Bununla birlikte, raporda AB bankacılık kriterlerini içeren Basel-III’ün kademeli şekilde uygulanmaya başlamasının, bankaların sermaye yeterlik oranını düşürerek sermaye ihtiyacını artırabileceği ve bu ihtiyacın karşılanmaması halinde bankaların kredi verme kapasitesinin düşebileceği uyarısına yer verildi.

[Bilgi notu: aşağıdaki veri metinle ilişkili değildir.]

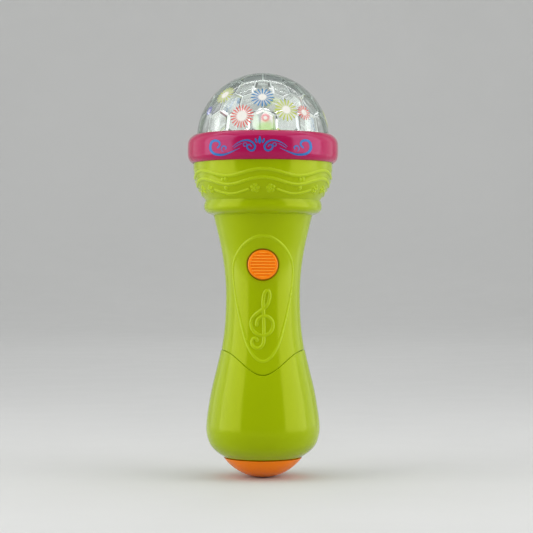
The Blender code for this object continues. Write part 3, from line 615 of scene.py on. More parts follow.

Raporda, ayrıca IMF'nin Türkiye'nin ev sahipliği yaptığı Suriyeli sığınmacıları işgücüne entegre etme girişimlerini takdirle karşıladığı vurgulanarak, "IMF Direktörleri, Türk yetkililerine 2,5 milyonu aşkın Suriyeli sığınmacıya ev sahipliği yaptıkları ve onları işgücü piyasasına entegre etmeye çalıştıkları için teşekkürlerini iletti." denildi.

EKONOMİK BEKLENTİLER

IMF'nin 4. Madde Konsültasyon Raporu'ndaki projeksiyonlara göre, Türkiye bu yıl yüzde 3,8 ve gelecek yıl yüzde 3,4 büyüyecek. 2018, 2019, 2020 ve 2021 yılları için öngörülen büyüme oranı ise yüzde 3,5. Kuruluşun Türkiye'ye yönelik Tüketici Fiyat Endeksi (TÜFE) tahmini ise 2016 için yüzde 9,8 ve 2017 için yüzde 8,8. IMF ekonomistleri, enflasyon oranının daha sonraki yıllarda düşmeye devam ederek, 2021'de yüzde 6,5'e ineceğini tahmin ediyor. Ayrıca, geçen yıl yüzde 10,2 seviyesinde bulunan işsizlik oranının bu yıl yüzde 10,8'e yükseldikten sonra gelecek yıl yüzde 10,5’e ineceğini ve sonraki 4 yıl boyunca bu seviyede sabit kalacağı öngörülüyor. Cari açığın gayri safi yurtiçi hasılaya oranına yönelik IMF tahminleri ise 2016 için yüzde -3,5 ve 2017 için yüzde -4,1 seviyesinde bulunuyor. 2018 ve sonrasına yönelik tahmin aralığı ise yüzde -4,3 ila -4,4 arasında değişiyor.

Bu oranlar, IMF'nin 12 Nisan'da yayımladığı Dünya Ekonomik Görünüm Raporu'nda açıklanan beklentilerle aynı seviyede bulunuyor.